Astra: Fraud Detection Software

This post is going to be short, since I legally cannot get into the details.

Some fuel companies negotiate deals with trucking companies to give them cash back based on how much fuel they buy from that fuel company. This is done by issuing unique cards with which fuel is purchased.

Lately, criminal syndicates have been cloning those cards to game the system and get cash back for money they didn’t spend.

Sifting through the transaction history to search for suspicious activity was slow, fraud often only being identified a month later, giving criminals a massive headstart to evade investigators.

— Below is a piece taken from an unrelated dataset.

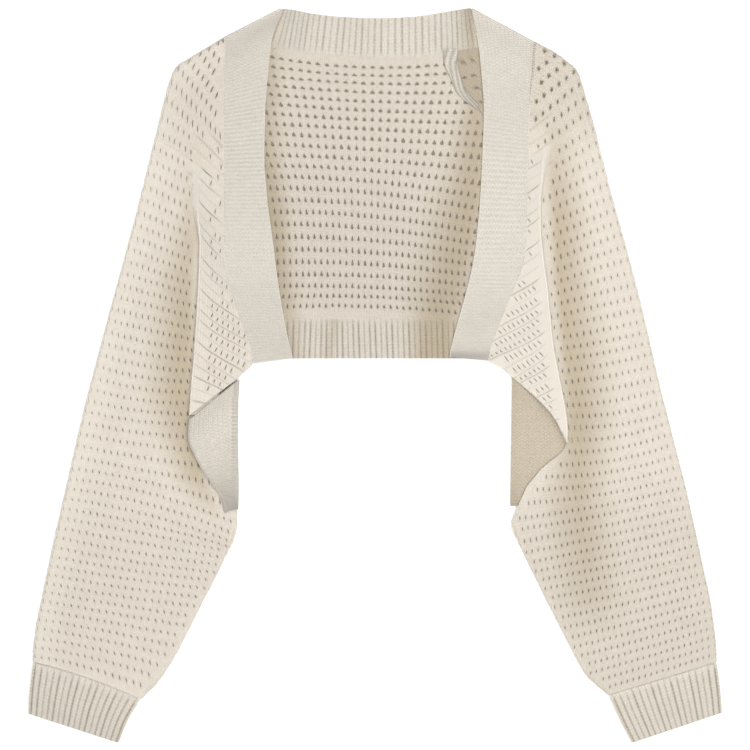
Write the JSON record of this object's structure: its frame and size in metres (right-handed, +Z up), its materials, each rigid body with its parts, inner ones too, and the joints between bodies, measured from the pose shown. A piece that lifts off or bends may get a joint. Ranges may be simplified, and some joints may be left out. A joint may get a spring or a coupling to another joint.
{
  "type": "openwork knit cropped cardigan laid flat",
  "caption": "Cropped open-front knit cardigan in openwork stitch with ribbed neck, hem and cuffs, laid flat on its back with its arms down.",
  "frame": {"origin": "middle of the bounding box of the laid-out garment, on the surface that it lies on", "axes": "+Z up from that surface, +Y from the hands to the neck, +X to the right of a viewer who looks down on it with the neck at the top"},
  "size_m": [0.6582, 0.6967, 0.0122],
  "materials": {
    "openwork_knit": "matt cotton yarn in an even net of eyelets",
    "rib_knit": "matt cotton yarn in upright ribs",
    "band_knit": "matt cotton yarn in plain stitches"
  },
  "bodies": {
    "root": {"back_panel": "openwork_knit", "sleeve_left": "openwork_knit", "sleeve_right": "openwork_knit", "neckband": "rib_knit", "back_hem": "rib_knit", "cuff_left": "rib_knit", "cuff_right": "rib_knit", "front_band_left": "band_knit", "front_band_right": "band_knit", "underarm_band_left": "band_knit", "underarm_band_right": "band_knit", "back_seam_right": "band_knit"}
  },
  "joints": []
}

I was hired to write software to quickly identify suspicious transactions, enabling investigators to nip fraud sprees in the bud, saving [fuel-company] significantly more money.

Astra reads masterlists from [fuel-company], listing every transaction made in the region with cashback cards. Astra would then create a database of all the transactions associated with each card, with each card being associated to a registration number, perform fraud analysis and tally up all the money involved.

The user could select any number of cards or vehicle registration numbers, and see all the transactions considered suspicious, involved in that card/reg-no. The user could see every suspicious event tied to each transaction done on the selected cards, along with the money-amounts involved.

The user can export the findings and amounts for viewing in Excel, if needed.

The more interesting parts about Astra are that it turned out to be better at detecting subtle cases of fraud than human investigators, and that it needed to be rather robust.

The masterlists were Excel files, and they were quite often formatted differently than the original spec required, or just haphazardly.

Things like some transactions having American date formats, others having British, and others still not being actual “date” amounts (Excel stores dates as a distance in seconds from a certain point in history, a lot like UNIX time) but rather just plain text that needed to be parsed into a datestring, with varying delimiter characters, and then having its regional formatting inferred. Entire columns of information would appear and disappear from month to month, some columns would be renamed or just rearranged to be later/earlier in the Excel file than before. Numeric values would use commas to delimit decimal place, then switch to using periods, then back to commas. Significant portions of data would be censored without warning, some months.

Making Astra suitably robust against the ever changing format of the masterlists was, by far, harder than detecting the actual fraud.

On the more entertaining side, during a demo presentation to [fuel-company], Astra spontaneously pointed out a bug in [fuel-company]’s existing data-processing pipeline. It’s since been fixed.